What is LAANC and when do I need it?+
LAANC (Low Altitude Authorization and Notification Capability) is the automated system that grants near-instant authorization to fly in controlled airspace under 400 feet. Most class B, C, D, and E airspace around airports is open to drone flight at specific altitudes through LAANC. Request authorization through Aloft, AirHub, or Skyward (now owned by Verizon), receive approval in seconds, and fly with the digital authorization on your phone. Manual airspace authorization through DroneZone takes 30 to 90 days and is reserved for operations that LAANC cannot grant.

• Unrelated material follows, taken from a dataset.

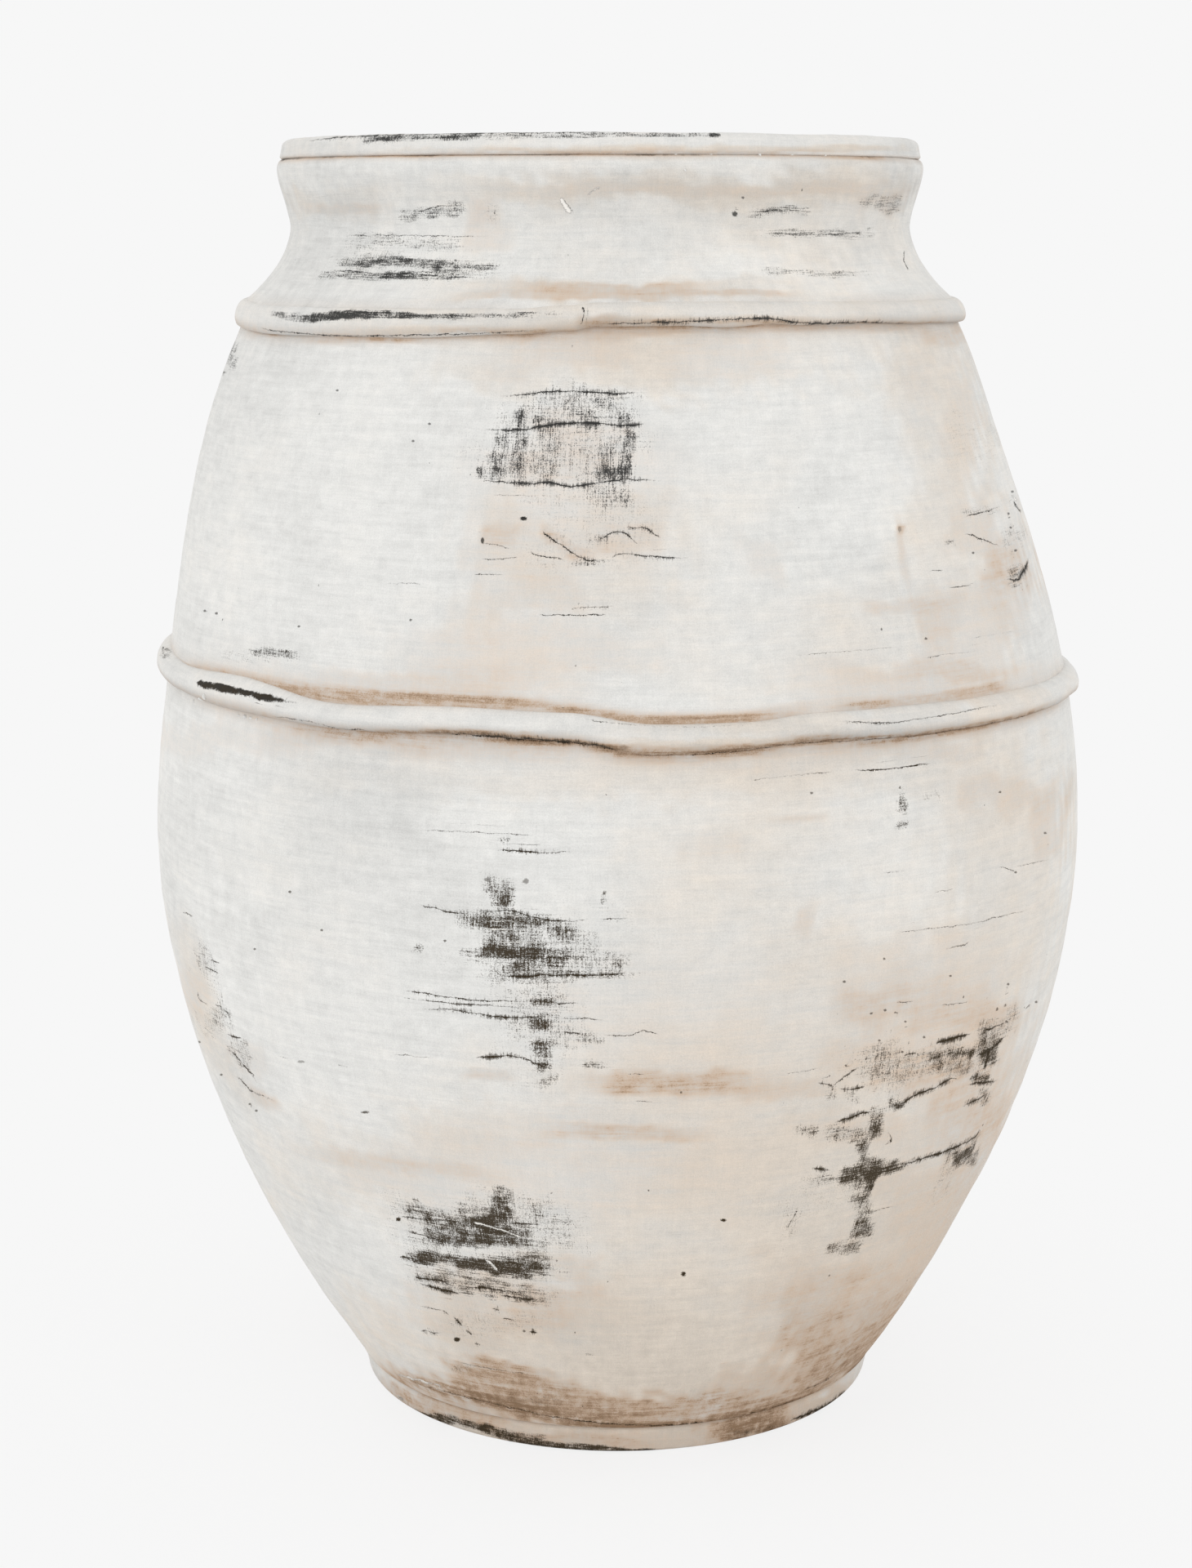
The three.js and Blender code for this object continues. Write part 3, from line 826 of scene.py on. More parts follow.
# A line scratched or drawn by a tool, with broken edges and short threads hanging from it
def strokeTree():
    tree, taken, leave = newTree(
        "toolStroke", "ShaderNodeTree",
        {"Stroke": "Vector", "Patchy": 0.5, "Mottle": 0.5, "Grain": 0.5, "Upright": 0.5, "Across": 0.5},
        {"Dark": "Float", "Pale": "Float", "Rise": "Float"})
    gap, thick, ink = parts(taken["Stroke"])
    depth = ink.size()
    wobble = (taken["Mottle"] - 0.5) * 0.8 + (taken["Grain"] - 0.5) * 0.5
    width = (thick * (0.22 + taken["Patchy"] * 0.80 + (depth - 1.0).most(0.0) * 0.6)
             * (0.35 + depth.least(1.0) * 0.65))
    profile = smooth((gap + wobble).size() / width.most(0.02), 2.0, 0.2)
    weave = taken["Across"] * 0.3 + taken["Upright"] * 0.35 + taken["Grain"] * 0.35
    line = (smooth(profile * (0.26 + depth * 0.62 + taken["Patchy"] * 0.42) - weave * 0.95, 0.0, 0.6)
            * smooth(depth, 0.0, 0.5))
    reach = smooth(gap.size(), 3.2, 0.3) * smooth(thick, 0.15, 0.55) * depth
    threads = reach * (0.35 + taken["Patchy"] * 0.65) - taken["Upright"] * 0.65 - taken["Grain"] * 0.25
    hanging = smooth(threads, 0.0, 0.45) * 0.8
    isDark = ramp(ink, -0.01, 0.01)
    plug(tree, line.most(hanging) * isDark, leave.inputs["Dark"])
    plug(tree, line * (1 - isDark), leave.inputs["Pale"])
    plug(tree, line * (0.5 - isDark), leave.inputs["Rise"])
    return tree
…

Can I fly in a national park if I launch from outside the boundary?+
No. The National Park Service banned all drone flights over park lands in 2014 regardless of where the drone launched. Crossing the boundary line into airspace above the park (even briefly) violates 36 CFR 1.5. State parks have varying rules. California state parks generally prohibit drones. Florida state parks allow them with a permit. Texas state parks allow them in specific designated areas. Check the specific park's website before assuming.
What is a TFR and how do I find out about one?+
A TFR (Temporary Flight Restriction) is an FAA-issued no-fly zone, typically tied to wildfires, presidential travel, large sporting events, or natural disasters. TFRs can pop up with as little as one hour notice. B4UFLY and Aloft Air Control both pull TFR data live from the FAA. Check the app within 30 minutes of takeoff because a wildfire TFR can appear suddenly and ground all drones within a 5 to 50 mile radius. Stadium TFRs around NFL, MLB, and NCAA Division I games are recurring and automatic.
Can I fly in my own backyard without checking the apps?+
No, even in your own backyard you must comply with airspace rules. If your home is within controlled airspace (most of any major city), you still need LAANC authorization to fly above 0 feet AGL. Many suburban homes sit in class E airspace that starts at 700 or 1,200 feet, in which case you can fly recreationally up to 400 feet without authorization. Use the app to check your specific address before assuming. Local ordinances (HOA rules, city noise ordinances) may also apply.